I am not an expert in time-series modeling, but I am beginning to suspect that the problem lies in introducing the AR(1) relationship and modeling it against data with very little variation in the samples. For example, in my case I have 3-4 years of monthly survey data where the binomial success probability is consistently close to about 5% throughout the entire dataset (even across most geographic regions). In a hand-waving summary, I suspect my data set might contain too much colinearity and what variation there is is explained sufficiently by the binomial framework. I’m not sure if I have explained that well enough and I don’t know how to prove that to be the case, however. In the mean time I may run some experiments to introduce the time-series modeling back in, and I will attempt to address the issues you outlined regarding the initialization of p_global[1] and sigma. Thank you.

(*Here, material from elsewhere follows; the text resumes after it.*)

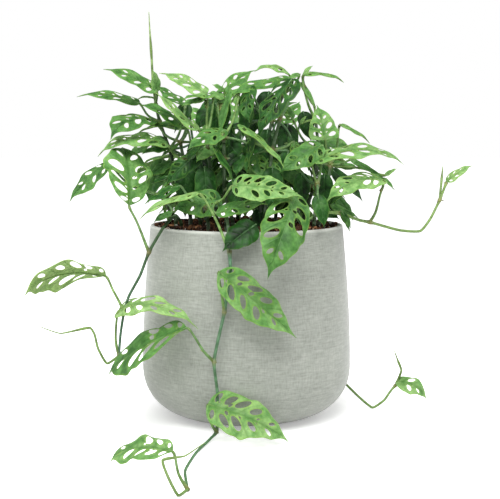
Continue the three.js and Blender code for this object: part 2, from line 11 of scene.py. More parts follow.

I am not an expert in time series, but what not trying a random walk? The t+1 probability would be equal to the t one + a value drawn from a normal distribution with mean zero and estimated sd.

It seems to me this would be an intermediate step between independant estimates and the AR (1).


Thanks! I like this idea too – I will give it a shot!

That may well be a better alternative than fully independent binomials.

With and AR model in theory the worst that could happen is there being very little autocorrelation and the being reflected in a small delta that would allow the mean to fluctuate a lot for successive time points, but that may also throw off the convergence, or alternatively the model may be too constrained and require the other parameters to vary too wildly. But hopefully between those alternatives and your implementation you should be able to find a suitable solution.